According to Gilani, "we have to ensure the writ of the government runs. We do not wish that a parallel government functions (in Swat) or such (appeal) courts are set up."
Taliban-linked radical cleric Sufi Mohammad, who had inked the February 16 deal with the NWFP government on imposing Sharia laws in return for the militants laying down their arms, had set an April 23 deadline for setting up the Islamic courts of appeal.
The government says appeals against verdicts of the qazi courts that will be set up under the Sharia laws will have to be heard by the NWFP High Court or the Supreme Court. Sufi Mohammad has termed these courts un-Islamic.
On Wednesday, the Taliban, after consolidating their position in Swat, had taken complete control over the Buner district to the south that is just 100 km from Islamabad.
Noting that the Pakistani Army was functioning under the civilian government, Gilani said its assistance could be sought by the federal or the NWFP government if its presence was necessary to restore order in Swat and six other districts of the province where Sharia laws have been imposed.
Gilani said the February 16 agreement was aimed at bringing peace to Swat valley and to provide speedy justice, but the government could review this if Sufi Mohammad fails to live up to his end of the bargain.
Speaking in Washington, US Secretary of State Hillary Clinton Wednesday accused the Pakistani government of "abdicating to the Taliban" and warned that the deterioration of security in Pakistan poses a "mortal threat" to the US and the world.
Clinton, in an appearance before the House Foreign Affairs Committee Wednesday, her first since being confirmed, spoke of the "daunting challenges topped by the situation in Pakistan and Afghanistan".
"I think that the Pakistani government is basically abdicating to the Taliban and to the extremists," she said, calling disgraced Pakistani nuclear scientist A.Q. Khan "probably the world's greatest proliferator", though she appeared reluctant to link aid to Islamabad with getting information from him about his activities.

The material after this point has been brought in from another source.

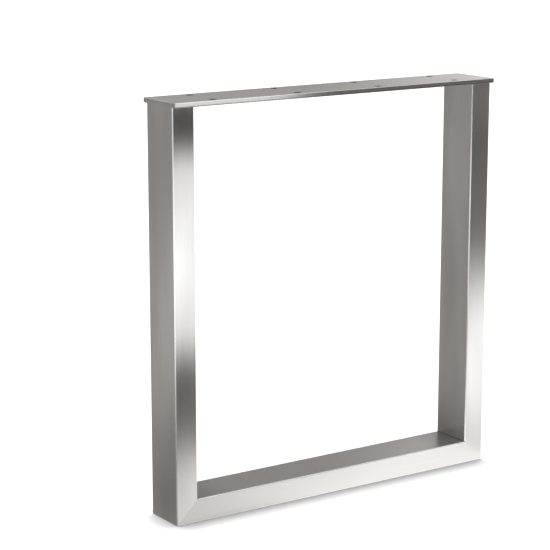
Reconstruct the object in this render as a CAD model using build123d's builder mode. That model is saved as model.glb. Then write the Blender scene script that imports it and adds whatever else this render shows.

Warning that Pakistan was in danger of falling into terrorist hands because of failed government policies, Clinton said that the deterioration of security in nuclear-armed Pakistan "poses a mortal threat to the security and safety of our country and the world".
"I think that we cannot underscore the seriousness of the existential threat posed to the state of Pakistan by continuing advances, now within hours of Islamabad, that are being made by a loosely confederated group of terrorists and others who are seeking the overthrow of the Pakistani state, a nuclear-armed state," she said.
Several members of Congress voiced concern about Islamic extremists gaining ground in Pakistan, including the Committee's Democratic Chairman Howard Berman, who warned the United States cannot allow extremists to control Pakistan or operate with impunity along the border with Afghanistan.
Talking about the situation in Pakistan and Afghanistan, she said: "As daunting as these challenges are, they also offer us new arenas for global cooperation, and we're taking steps to seize these opportunities."